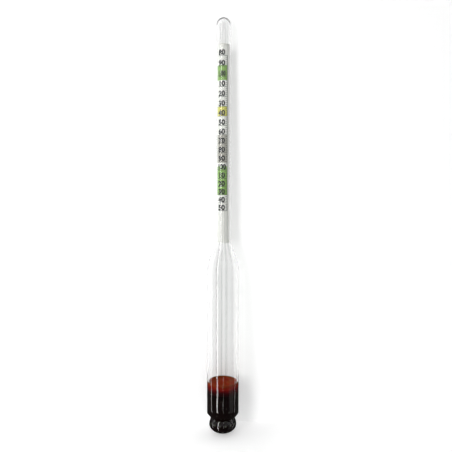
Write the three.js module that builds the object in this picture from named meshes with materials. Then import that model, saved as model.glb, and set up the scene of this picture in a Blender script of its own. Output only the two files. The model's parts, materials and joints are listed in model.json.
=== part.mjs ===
// Hydrometer for brewing and winemaking: a sealed glass float, weighted with steel shot at the
// bottom, with a paper scale rolled inside its narrow stem.
//
// Millimetres, +Z up. The float stands upright with its axis on Z, and the origin is the lowest
// point of the ballast bulb. The front of the scale faces -Y.
//
// The glass is one fused envelope. It is built here as the stretches that the glassblower forms
// one after another, butted end to end, so that the hollow inside stays open to view.

import * as THREE from 'three';

// ---- driving dimensions -------------------------------------------------------------------

const LENGTH = 260;

const STEM_RADIUS = 4.45;
const BODY_RADIUS = 9.9;
const NECK_RADIUS = 7.0;
const BULB_RADIUS = 8.5;
const BULB_HALF_HEIGHT = 5.1;

const STEM_WALL = 0.4;
const BODY_WALL = 0.8;
const TIP_WALL = 0.8;      // glass above the closed end of the bore

const BEVEL_PULL = 1.1;    // how far the base's bevel cuts in from a round corner
const CROWN_PULL = 0.6;    // share of the bulb's crown that stays near full width
const SHOULDER_PULLS = [0.33, 0.6];   // where the drawn curve leaves the body and meets the stem
const NECK_HEIGHT = 9.2;
const BASE_HEIGHT = 12.5;
const SHOULDER_FOOT = 101.8;
const STEM_FOOT = 124.4;
const TIP_FOOT = 243.8;

const PAPER_BOTTOM = 118.7;
const PAPER_TOP = 242.0;
const PAPER_THICKNESS = 0.12;
const PAPER_TURNS = 1.08;
const LAP_GAP = 0.08;      // air between the two layers where the roll overlaps
const BEAD_HEIGHT = 0.45;
const BEAD_WIDTH = 0.9;

const WAX_TOP = 31.0;
const WAX_DEPTH = 5.6;
const WAX_CREEP = 1.2;     // height that the wax draws up the glass

const SHOT_RADIUS = 1.25;

const FIT = 0.05;          // clearance between a filling and the glass around it
const SEGMENTS = 40;       // flats around every turned surface

// ---- materials ----------------------------------------------------------------------------

const finish = (color, roughness, metalness, opacity = 1) =>
  new THREE.MeshStandardMaterial({ color, roughness, metalness, opacity, transparent: opacity < 1 });

const glass = () => finish(0xe6efec, 0.03, 0.0, 0.35);
const paper = () => finish(0xf6f6f0, 0.75, 0.0);
const adhesive = () => finish(0xe9e6d8, 0.3, 0.0, 0.6);
const wax = () => finish(0x7c1a0c, 0.35, 0.0);
const darkWax = () => finish(0x1c0606, 0.3, 0.0);
const steel = () => finish(0x23241f, 0.35, 0.9);

// ---- shapes -------------------------------------------------------------------------------

const at = (radius, height) => new THREE.Vector2(radius, height);
const bend = (from, pull, to, steps) => new THREE.QuadraticBezierCurve(from, pull, to).getPoints(steps);

// A turned solid: its section is walked anticlockwise, seen with the axis on the left.
function turned(name, section, material) {
  const geometry = new THREE.LatheGeometry(section, SEGMENTS);
  geometry.rotateX(Math.PI / 2);
  const mesh = new THREE.Mesh(geometry, material);
  mesh.name = name;
  return mesh;
}

// A turned wall: up the outside and back down the inside, closed on itself.
function turnedWall(name, outside, inside, material) {
  return turned(name, [...outside, ...inside.reverse(), outside[0]], material);
}

// A turned filling: from the axis out, up its side and back to the axis.
function turnedFilling(name, side, material) {
  const bottom = at(0, side[0].y);
  const top = at(0, side.at(-1).y);
  return turned(name, [bottom, ...side, top], material);
}

const inward = (points, wall) => points.map(point => at(point.x - wall, point.y));

// ---- outlines of the glass, from the bottom up --------------------------------------------

// The lower half of the flattened bulb, from its pole out to its widest ring.
function bulbBowl(radius, halfHeight, steps) {
  const points = [];
  for (let step = 0; step <= steps; step++) {
    const angle = (step / steps) * Math.PI / 2;
    points.push(at(radius * Math.sin(angle), BULB_HALF_HEIGHT - halfHeight * Math.cos(angle)));
  }
  return points;
}

// From the widest ring of the bulb up to the waist below the body.
function bulbCrown(radius, waist, steps) {
  const pull = at(radius, BULB_HALF_HEIGHT + CROWN_PULL * (NECK_HEIGHT - BULB_HALF_HEIGHT));
  return bend(at(radius, BULB_HALF_HEIGHT), pull, at(waist, NECK_HEIGHT), steps);
}

// The soft bevel from the waist out to the full width of the body.
function bodyBase(steps) {
  const pull = at(BODY_RADIUS - BEVEL_PULL, 0.5 * (NECK_HEIGHT + BASE_HEIGHT));
  return bend(at(NECK_RADIUS, NECK_HEIGHT), pull, at(BODY_RADIUS, BASE_HEIGHT), steps);
}

// The half-round end of a tube, from its side in to its top.
function dome(radius, top, steps) {
  const points = [];
  for (let step = 0; step <= steps; step++) {
    const angle = (step / steps) * Math.PI / 2;
    points.push(at(radius * Math.cos(angle), top - radius + radius * Math.sin(angle)));
  }
  return points;
}

// The drawn shoulder, tangent to the body below and to the stem above.
function drawnShoulder(steps) {
  const rise = STEM_FOOT - SHOULDER_FOOT;
  const [leave, meet] = SHOULDER_PULLS.map(share => SHOULDER_FOOT + share * rise);
  return new THREE.CubicBezierCurve(
    at(BODY_RADIUS, SHOULDER_FOOT),
    at(BODY_RADIUS, leave),
    at(STEM_RADIUS, meet),
    at(STEM_RADIUS, STEM_FOOT),
  ).getPoints(steps);
}

// ---- the glass envelope -------------------------------------------------------------------

function ballastBulb() {
  const outside = [
    ...bulbBowl(BULB_RADIUS, BULB_HALF_HEIGHT, 7),
    ...bulbCrown(BULB_RADIUS, NECK_RADIUS, 4).slice(1),
  ];
  const inside = [
    ...bulbBowl(BULB_RADIUS - BODY_WALL, BULB_HALF_HEIGHT - BODY_WALL, 7),
    ...bulbCrown(BULB_RADIUS - BODY_WALL, NECK_RADIUS - BODY_WALL, 4).slice(1),
  ];
  return turned('ballast_bulb', [...outside, ...inside.reverse()], glass());
}

function bodyBaseWall() {
  const outside = bodyBase(5);
  return turnedWall('body_base', outside, inward(outside, BODY_WALL), glass());
}

function bodyTube() {
  const outside = [at(BODY_RADIUS, BASE_HEIGHT), at(BODY_RADIUS, SHOULDER_FOOT)];
  return turnedWall('body_tube', outside, inward(outside, BODY_WALL), glass());
}

function shoulder() {
  const outside = drawnShoulder(12);
  const inside = outside.map(point => {
    const drawn = (point.y - SHOULDER_FOOT) / (STEM_FOOT - SHOULDER_FOOT);
    return at(point.x - THREE.MathUtils.lerp(BODY_WALL, STEM_WALL, drawn), point.y);
  });
  return turnedWall('shoulder', outside, inside, glass());
}

function stemTube() {
  const outside = [at(STEM_RADIUS, STEM_FOOT), at(STEM_RADIUS, TIP_FOOT)];
  return turnedWall('stem_tube', outside, inward(outside, STEM_WALL), glass());
}

// The end of the stem, melted shut: a thick dome outside, and a thinner one closing the bore.
function stemTip() {
  const bore = STEM_RADIUS - STEM_WALL;
  const outside = [at(STEM_RADIUS, TIP_FOOT), ...dome(STEM_RADIUS, LENGTH, 6)];
  const inside = [at(bore, TIP_FOOT), ...dome(bore, LENGTH - TIP_WALL, 6)];
  return turned('stem_tip', [...outside, ...inside.reverse(), outside[0]], glass());
}

// ---- the scale ----------------------------------------------------------------------------

// A paper strip rolled a little more than once round, so that its edges overlap at the back.
function scalePaper() {
  const outerRadius = STEM_RADIUS - STEM_WALL - 2 * FIT;
  const pitch = PAPER_THICKNESS + LAP_GAP;
  const steps = Math.round(SEGMENTS * PAPER_TURNS);
  const lap = Math.PI * (PAPER_TURNS - 1);
  const roll = inset => {
    const points = [];
    for (let step = 0; step <= steps; step++) {
      const turn = (step / steps) * PAPER_TURNS;
      const angle = Math.PI / 2 - lap + turn * 2 * Math.PI;
      const radius = outerRadius - inset - turn * pitch;
      points.push(at(radius * Math.cos(angle), radius * Math.sin(angle)));
    }
    return points;
  };
  const section = new THREE.Shape([...roll(0), ...roll(PAPER_THICKNESS).reverse()]);
  const geometry = new THREE.ExtrudeGeometry(section, {
    depth: PAPER_TOP - PAPER_BOTTOM,
    bevelEnabled: false,
  });
  const mesh = new THREE.Mesh(geometry, paper());
  mesh.name = 'scale_paper';
  mesh.position.z = PAPER_BOTTOM;
  return mesh;
}

// The bead of clear adhesive that holds the top edge of the roll in the bore.
function scaleAdhesive() {
  const bore = STEM_RADIUS - STEM_WALL - FIT;
  const foot = PAPER_TOP + FIT;
  const outside = [at(bore, foot), at(bore, foot + BEAD_HEIGHT)];
  const inside = [at(bore - BEAD_WIDTH, foot), at(bore - 0.7 * BEAD_WIDTH, foot + 0.7 * BEAD_HEIGHT)];
  return turnedWall('scale_adhesive', outside, inside, adhesive());
}

// ---- the ballast --------------------------------------------------------------------------

// Loose shot lying against the wall of the bulb, one staggered ring on another.
const SHOT_RINGS = [
  { height: 2.4, radius: 2.75, count: 6 },
  { height: 3.95, radius: 5.8, count: 14 },
  { height: 6.12, radius: 6.05, count: 14 },
  { height: 8.5, radius: 5.1, count: 12 },
];

function shotRings() {
  const balls = [];
  for (const [index, ring] of SHOT_RINGS.entries()) {
    const stagger = 0.5 * (index % 2);
    for (let place = 0; place < ring.count; place++) {
      const angle = ((place + stagger) / ring.count) * 2 * Math.PI;
      const ball = new THREE.Mesh(new THREE.IcosahedronGeometry(SHOT_RADIUS, 1), steel());
      ball.name = `shot_${String(balls.length + 1).padStart(2, '0')}`;
      ball.position.set(ring.radius * Math.cos(angle), ring.radius * Math.sin(angle), ring.height);
      balls.push(ball);
    }
  }
  return balls;
}

// The rest of the shot in the bulb, behind the rings, joined as one filling.
function shotCore() {
  const [floor, lower, , upper] = SHOT_RINGS;
  const lowerRadius = lower.radius - SHOT_RADIUS - FIT;
  const upperRadius = upper.radius - SHOT_RADIUS - FIT;
  const foot = floor.height + SHOT_RADIUS + FIT;
  const step = upper.height - SHOT_RADIUS - FIT;
  const side = [
    at(lowerRadius, foot),
    at(lowerRadius, step - 0.25 * SHOT_RADIUS),
    at(upperRadius, step),
    at(upperRadius, upper.height + SHOT_RADIUS),
  ];
  return turnedFilling('shot_core', side, steel());
}

// The shot above the waist, bound in dark wax up to the clear layer.
function boundShot() {
  const clear = BODY_WALL + FIT;
  const footHeight = SHOT_RINGS.at(-1).height + SHOT_RADIUS + FIT;
  const side = [
    at(NECK_RADIUS - clear, footHeight),
    ...inward(bodyBase(5), clear).filter(point => point.y > footHeight),
    at(BODY_RADIUS - clear, WAX_TOP - WAX_DEPTH - FIT),
  ];
  return turnedFilling('bound_shot', side, darkWax());
}

// The wax poured last, with its edge drawn up the glass.
function sealingWax() {
  const radius = BODY_RADIUS - BODY_WALL - FIT;
  const side = [
    at(radius, WAX_TOP - WAX_DEPTH),
    at(radius, WAX_TOP + WAX_CREEP),
    at(radius - 0.6 * WAX_CREEP, WAX_TOP + 0.3 * WAX_CREEP),
    at(radius - 1.8 * WAX_CREEP, WAX_TOP),
  ];
  return turnedFilling('sealing_wax', side, wax());
}

// ---- the assembly -------------------------------------------------------------------------

const hydrometer = new THREE.Group();
hydrometer.add(
  ballastBulb(),
  bodyBaseWall(),
  bodyTube(),
  shoulder(),
  stemTube(),
  stemTip(),
  scalePaper(),
  scaleAdhesive(),
  sealingWax(),
  boundShot(),
  shotCore(),
  ...shotRings(),
);

export default hydrometer;
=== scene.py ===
"""The hydrometer's looks: clear blown glass, a printed paper scale, red wax and dark steel shot.

Metres, +Z up, in the CAD model's frame. The float's axis is Z, its lowest point is the origin, and
the front of the scale faces -Y. Angles round the axis count from the front towards +X.
"""

import json
import math
import random

import bmesh
import bpy
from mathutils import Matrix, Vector


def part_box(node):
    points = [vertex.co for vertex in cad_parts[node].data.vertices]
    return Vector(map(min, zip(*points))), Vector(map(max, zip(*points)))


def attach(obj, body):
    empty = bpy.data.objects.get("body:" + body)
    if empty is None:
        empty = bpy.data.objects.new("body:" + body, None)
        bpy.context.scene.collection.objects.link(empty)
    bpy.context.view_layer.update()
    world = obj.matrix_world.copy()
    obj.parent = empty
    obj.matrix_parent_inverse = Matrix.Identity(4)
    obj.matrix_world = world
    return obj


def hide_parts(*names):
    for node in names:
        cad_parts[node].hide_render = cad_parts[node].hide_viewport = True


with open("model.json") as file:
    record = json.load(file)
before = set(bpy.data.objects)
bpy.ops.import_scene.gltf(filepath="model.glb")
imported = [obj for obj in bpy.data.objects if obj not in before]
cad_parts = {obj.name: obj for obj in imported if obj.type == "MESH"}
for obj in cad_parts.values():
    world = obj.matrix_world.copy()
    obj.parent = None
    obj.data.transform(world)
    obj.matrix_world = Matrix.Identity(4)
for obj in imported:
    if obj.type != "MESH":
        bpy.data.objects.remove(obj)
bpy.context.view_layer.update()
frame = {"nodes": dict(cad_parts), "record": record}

MM = 0.001
NEAR = 0.01 * MM                 # places closer together than this count as the same
AROUND = 128                     # flats round a turned surface


# ---- measures of the frame ----------------------------------------------------------------

def heights(node):
    """The lowest and the highest height of a CAD node."""
    return [corner.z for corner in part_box(node)]


def heights_on_axis(node):
    """The same, counting only the vertices of a turned CAD node that lie on the axis."""
    vertices = frame["nodes"][node].data.vertices
    found = [v.co.z for v in vertices if v.co.xy.length < NEAR]
    return min(found), max(found)


def widest_height(node):
    """The height at which a turned CAD node is widest."""
    vertices = frame["nodes"][node].data.vertices
    return max(vertices, key=lambda v: v.co.xy.length).co.z


def ring(node, height):
    """The inner and outer radius of a turned CAD node at one of its heights."""
    vertices = frame["nodes"][node].data.vertices
    radii = [v.co.xy.length for v in vertices if abs(v.co.z - height) < NEAR]
    return min(radii), max(radii)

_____

**WHAT YOU WILL DO**
Repeat word for word the lines from the line with "---- the assembly" to the line with "if empty is", both lines included.

**EXERCISE SOLUTION**
// ---- the assembly -------------------------------------------------------------------------

const hydrometer = new THREE.Group();
hydrometer.add(
  ballastBulb(),
  bodyBaseWall(),
  bodyTube(),
  shoulder(),
  stemTube(),
  stemTip(),
  scalePaper(),
  scaleAdhesive(),
  sealingWax(),
  boundShot(),
  shotCore(),
  ...shotRings(),
);

export default hydrometer;
=== scene.py ===
"""The hydrometer's looks: clear blown glass, a printed paper scale, red wax and dark steel shot.

Metres, +Z up, in the CAD model's frame. The float's axis is Z, its lowest point is the origin, and
the front of the scale faces -Y. Angles round the axis count from the front towards +X.
"""

import json
import math
import random

import bmesh
import bpy
from mathutils import Matrix, Vector


def part_box(node):
    points = [vertex.co for vertex in cad_parts[node].data.vertices]
    return Vector(map(min, zip(*points))), Vector(map(max, zip(*points)))


def attach(obj, body):
    empty = bpy.data.objects.get("body:" + body)
    if empty is None:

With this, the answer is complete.